■ **PROBLEM DESCRIPTION**:
Only the lines from the start up to and including the line containing "WRAP_CAP_RINGS = 4" should be repeated, word for word.
---------- GIVEN ENTRIES
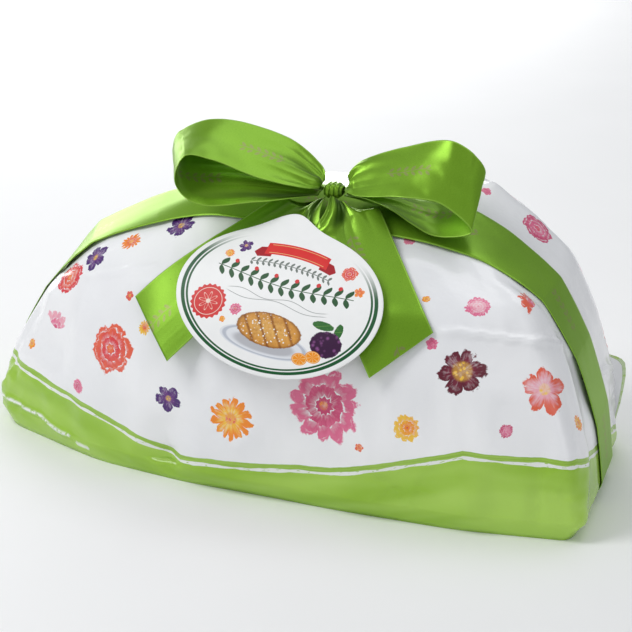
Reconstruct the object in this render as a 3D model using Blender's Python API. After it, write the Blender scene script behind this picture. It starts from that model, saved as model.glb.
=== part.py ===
"""A gift-wrapped festive loaf: a film wrap, a ribbon round it, a bow and a hanging card tag.

Sizes are in millimetres and become metres where the meshes are made. X runs along the pack,
-Y is the front and Z is up. The pack is shut, so it is solid up to its wrap.
"""
import math

import bmesh
import bpy
from mathutils import Vector
from mathutils.bvhtree import BVHTree

MM = 0.001
UP = Vector((0.0, 0.0, 1.0))

# The wrap: folds of film that rise from the foot to the rim of the domed top
WRAP_BASE_INSET = 6.0
WRAP_TOP_RISE = 3.0
WRAP_CORNER_ROUNDING = 0.2
WRAP_STEPS_AROUND = 7
WRAP_STEPS_UP = 3
WRAP_CAP_RINGS = 4

# Each level: height, inward pull of a steep fold, inward pull of a sloping fold, share of the lift
WRAP_LEVELS = (
    (9.0, 0.00, 0.00, 0.0),
    (44.0, 0.01, 0.04, 0.0),
    (81.0, 0.04, 0.17, 0.2),
    (111.0, 0.17, 0.36, 0.5),
    (131.0, 0.50, 0.68, 0.9),
    (147.0, 1.00, 1.00, 1.0),
)

# Each fold: foot x, foot y, slope from 0 (steep) to 1 (sloping), rim x, rim y, lift
WRAP_FOLDS = {
    "left_tip": (-201, -32, 1.40, -64, 4, 4),
    "front_left": (-122, -70, 0.75, -45, -2, 2),
    "front_mid_left": (-60, -83, 0.25, -22, -2, 0),
    "front_mid": (36, -90, 0.15, 12, -2, 0),
    "front_right": (112, -90, 0.50, 44, 4, 2),
    "right_front": (176, -81, 1.10, 66, 12, 3),
    "right_rear": (163, 66, 1.10, 86, 50, 9),
    "rear_right": (100, 94, -0.80, 72, 68, 7),
    "rear_mid": (0, 96, -0.50, 0, 68, 1),
    "rear_left": (-98, 88, 0.20, -50, 48, 2),
    "left_rear": (-197, 44, 0.65, -64, 24, 5),
}

# The ribbon
RIBBON_WIDTH = 40.0
RIBBON_THICKNESS = 0.6
RIBBON_ROWS = 9
RIBBON_STATIONS = 100
RIBBON_GAP = 1.4
RIBBON_TURN_STEP = math.radians(6)
RIBBON_RUN_STEP = 40.0
RIBBON_HUB_HEIGHT = 70.0
RIBBON_SHIFT = 2.5
RIBBON_SKEW = 5.5
CHANNEL_DEPTH = 2.3
CHANNEL_MARGIN = 1.5
BEYOND = 500.0

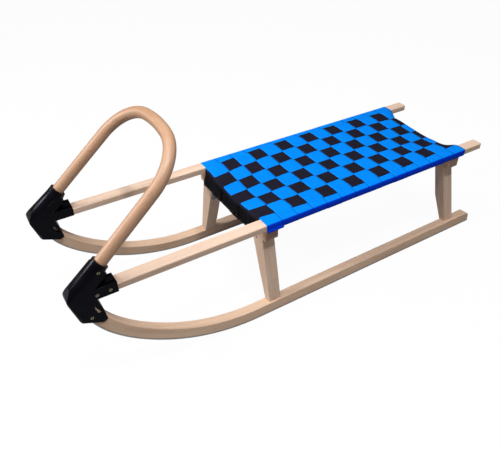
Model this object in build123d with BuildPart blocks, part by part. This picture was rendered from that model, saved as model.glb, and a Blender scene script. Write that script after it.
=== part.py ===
--------------------
■ **SOLUTION TO THE PROBLEM**:
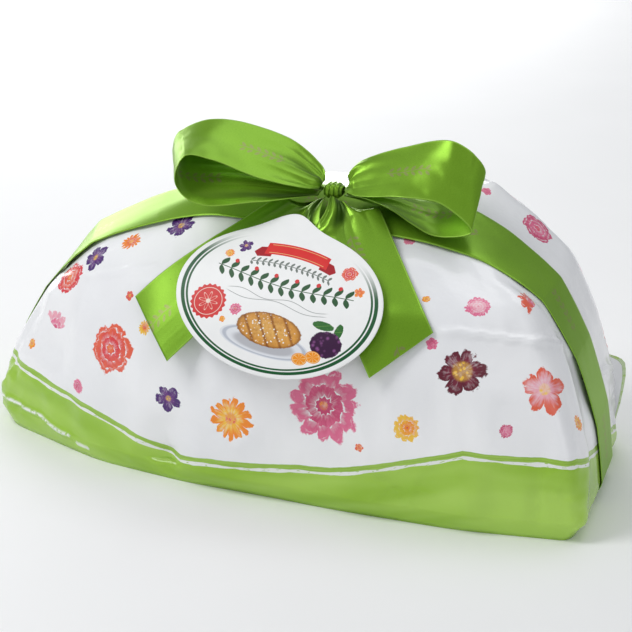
Reconstruct the object in this render as a 3D model using Blender's Python API. After it, write the Blender scene script behind this picture. It starts from that model, saved as model.glb.
=== part.py ===
"""A gift-wrapped festive loaf: a film wrap, a ribbon round it, a bow and a hanging card tag.

Sizes are in millimetres and become metres where the meshes are made. X runs along the pack,
-Y is the front and Z is up. The pack is shut, so it is solid up to its wrap.
"""
import math

import bmesh
import bpy
from mathutils import Vector
from mathutils.bvhtree import BVHTree

MM = 0.001
UP = Vector((0.0, 0.0, 1.0))

# The wrap: folds of film that rise from the foot to the rim of the domed top
WRAP_BASE_INSET = 6.0
WRAP_TOP_RISE = 3.0
WRAP_CORNER_ROUNDING = 0.2
WRAP_STEPS_AROUND = 7
WRAP_STEPS_UP = 3
WRAP_CAP_RINGS = 4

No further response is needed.